NUKILAN.id | Banda Aceh – Foreign Policy Community of Indonesia (FPCI) menggelar pemutaran film dokumenter The Last Accord: War, Apocalypse, and Peace in Aceh secara eksklusif di Universitas Syiah Kuala (USK), Jumat (11/4/2025). Acara yang berlangsung di Aula Fakultas Matematika dan Ilmu Pengetahuan Alam (FMIPA) itu disaksikan ratusan mahasiswa dari berbagai fakultas.
Film dokumenter tersebut mengangkat kisah nyata perjalanan panjang menuju perdamaian di Aceh, dengan menghadirkan wawancara dari tokoh-tokoh kunci yang terlibat langsung dalam proses perundingan. Mulai dari perwakilan Pemerintah Indonesia, Gerakan Aceh Merdeka (GAM), mediator dari Crisis Management Initiative (CMI) Finlandia, hingga pihak-pihak pendukung lainnya.
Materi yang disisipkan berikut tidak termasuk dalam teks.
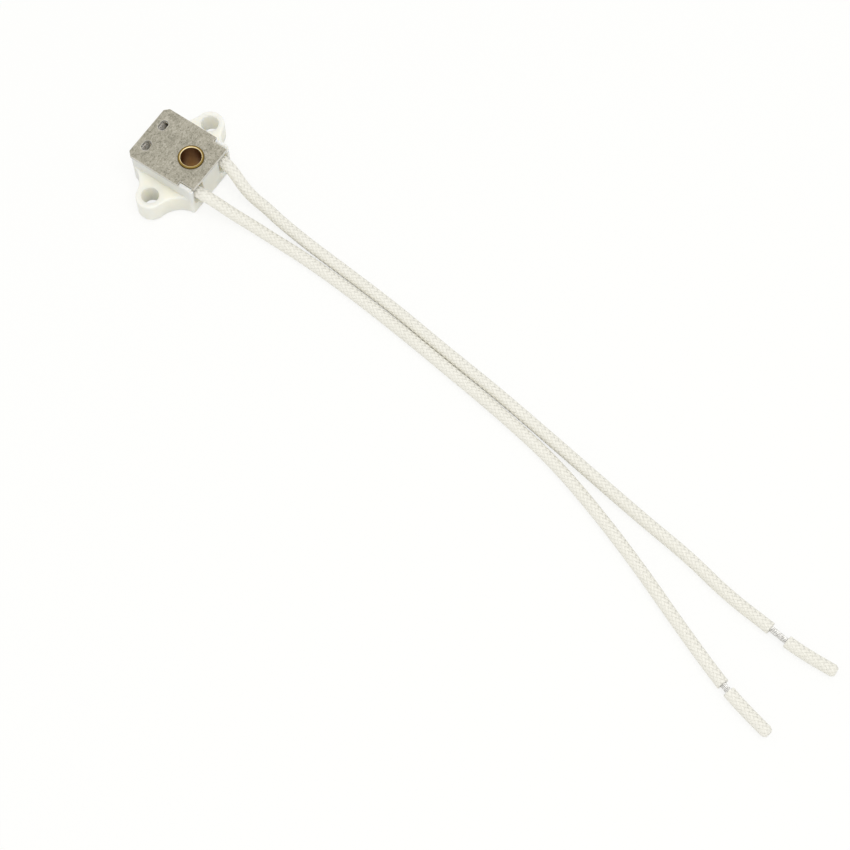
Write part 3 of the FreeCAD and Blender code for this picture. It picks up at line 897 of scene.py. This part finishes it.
def table_top():
    """A matt white top that shows nearly as bright as the backdrop, but still takes shadows."""
    material, shader, make = start_material("table_top")
    shader.inputs["Base Color"].default_value = FLOOR_SHADE
    shader.inputs["Roughness"].default_value = 0.9
    shader.inputs["Specular IOR Level"].default_value = 0
    glow = make.add("ShaderNodeEmission", None, {"Color": FLOOR_GLOW, "Strength": 1.0})
    matt = Wire(make, shader.outputs[0])
    either = make.add("ShaderNodeMixShader", None, {0: seen(make) * GLOW_SHARE, 1: matt, 2: glow})
    make.give(material.node_tree.nodes["Material Output"].inputs["Surface"], either)
    return material


corners = [
    (x * FLOOR_REACH, y * FLOOR_REACH, -FLOOR_DROP)
    for x, y in ((-1, -1), (1, -1), (1, 1), (-1, 1))
]
floor_mesh = bpy.data.meshes.new("floor")
floor_mesh.from_pydata(corners, [], [(0, 1, 2, 3)])
floor_mesh.materials.append(table_top())
floor = bpy.data.objects.new("floor", floor_mesh)
bpy.context.scene.collection.objects.link(floor)

lamp = bpy.data.lights.new("lamp", "AREA")
lamp.shape = "SQUARE"
lamp.size = LAMP_SIZE
lamp.energy = LAMP_POWER
lamp_holder = bpy.data.objects.new("lamp", lamp)
lamp_holder.location = LAMP_PLACE
lamp_holder.rotation_euler = Vector(LAMP_PLACE).to_track_quat("Z", "Y").to_euler()
bpy.context.scene.collection.objects.link(lamp_holder)

world = bpy.data.worlds.new("studio")
world.use_nodes = True
bpy.context.scene.world = world
sky_nodes = Nodes(world.node_tree)
sky_strength = seen(sky_nodes) * (1 - SKY_LIGHT) + SKY_LIGHT
backdrop = world.node_tree.nodes["Background"]
sky_nodes.give(backdrop.inputs["Color"], (1, 1, 1))
sky_nodes.give(backdrop.inputs["Strength"], sky_strength)


# The camera looks down on the holder from where the photographer stood.
CAMERA_PLACE = (0.15468, 0.1625, 0.38883)
CAMERA_AIM = (0.01727, 0.06841, 0)
CAMERA_LENS = 97.5
CAMERA_SENSOR = 36

camera_data = bpy.data.cameras.new("camera")
camera_data.lens = CAMERA_LENS
camera_data.sensor_width = CAMERA_SENSOR
camera = bpy.data.objects.new("camera", camera_data)
camera.location = CAMERA_PLACE
aim = Vector(CAMERA_AIM) - camera.location
camera.rotation_euler = aim.to_track_quat("-Z", "Y").to_euler()
bpy.context.scene.collection.objects.link(camera)
bpy.context.scene.camera = camera

bpy.context.scene.view_settings.view_transform = "Standard"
Rektor USK, Prof. Dr. Ir. Marwan, menyambut baik inisiatif FPCI menghadirkan film ini ke kampus. Menurutnya, dokumenter ini menjadi pengingat penting bagi generasi muda tentang nilai-nilai diplomasi, keberanian berdialog, dan komitmen untuk menyelesaikan konflik secara bermartabat.
“Dokumenter ini menjadi catatan penting dalam perjalanan bangsa dan sangat relevan untuk ditonton dan didiskusikan, terutama oleh generasi muda,” ujar Rektor.
Sementara itu, salah satu tokoh utama dari pihak Pemerintah Indonesia dalam proses damai Aceh, Hamid Awaluddin, turut menyampaikan sambutan secara daring. Ia mengenang betapa rumitnya proses negosiasi kala itu, terutama dalam menjaga emosi timnya dan memahami suasana batin pihak GAM.
“Inti perdamaian itu adalah memberi martabat terhadap nyawa dan harapan manusia. Kalau kita damai, masa depan itu bisa kita proyeksikan. Dan memulai kerja apa yang kita impikan di masa depan,” ucap Hamid.
Dari pihak GAM, Juru Runding Nur Djuli hadir langsung dan menyampaikan apresiasi atas berlangsungnya acara ini. Ia mengingatkan pentingnya konsistensi dalam melaksanakan setiap poin perjanjian damai, sebagaimana pesan dari Martti Ahtisaari, mediator utama dari Finlandia.
“Jadi kalau kita mau perdamaian itu berkelanjutan. Aman dan damai dan seterusnya, maka kita harus melakukan setiap butir perjanjian yang sudah kita sepakati,” ujar Nur Djuli.
Pemutaran film ini menjadi momentum reflektif, tidak hanya mengenang masa lalu penuh luka, tetapi juga membangkitkan kesadaran bersama akan pentingnya merawat perdamaian di Aceh secara berkelanjutan.